Retreat 1 - 3 Spaces

10 or Face Card

Lose 1 Army and Retreat 4 - 6 Spaces


Lose all armies in the battle

Spanish Reinforcements: Cortes receives another Spanish army at his fort after turn 8.

Smallpox: The Aztecs lose 1d6 - 1 units (always at least 1) due to small pox every other turn starting with turn 11. They can choose which armies are lost.

Defending Tenochtitlan: Aztec units defending their capital never retreat and inflict 1 casualty for every face card they draw against their attackers, even if they lose the battle. Aztecs still lose units normally.

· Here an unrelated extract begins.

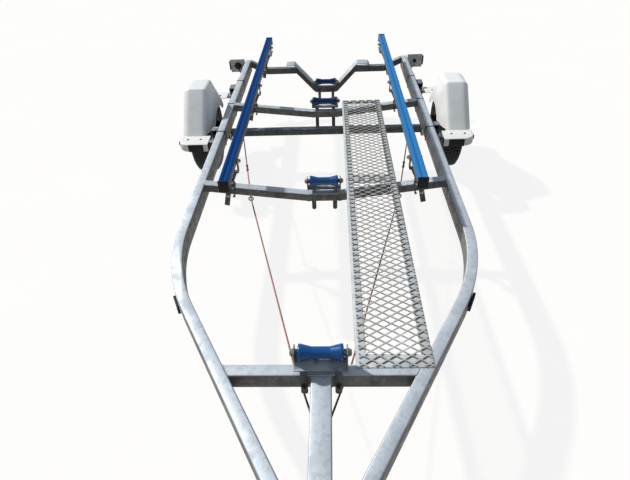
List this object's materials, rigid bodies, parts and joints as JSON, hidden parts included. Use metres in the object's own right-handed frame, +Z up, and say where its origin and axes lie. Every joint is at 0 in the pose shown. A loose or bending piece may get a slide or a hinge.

Ending the Simulation: Stop the activity after Cortes has conquered the Aztecs by destroying their armies or occupying their capital. Compare the student's accomplishments with the historical outcome.

Sample Questions:
What advantages did the Spanish soldiers have over Mexican warriors?
How did the Spanish learn of the Aztec kingdom from the Tabascans?
How did Montezuma greet Cortes at their first meeting?
What role did the Tlaxcalans play between the Aztecs and Spaniards?
What discovery made the Spanish greedy for more gold?
Why did Cortes take hostage Montezuma?
What happened that resulted in Cortes leaving Tenochtitlan?
What happened at the Aztec feast of the Gods?
What became of Montezuma?
What was the night of sorrow?
How did the Aztecs prepare their city defenses?
How did Cortes control the land and water around Tenochtitlan?
When did the siege begin? When did it end?
What did the city of Tenochtitlan look like after the siege?
How much could a Spanish soldier buy with the gold Cortes gave him?
What happened to the Aztec population between 1519 and 1580?
How did the Spanish replace the Aztec religion?
How long would it be before Mexico was not ruled by Spain any longer?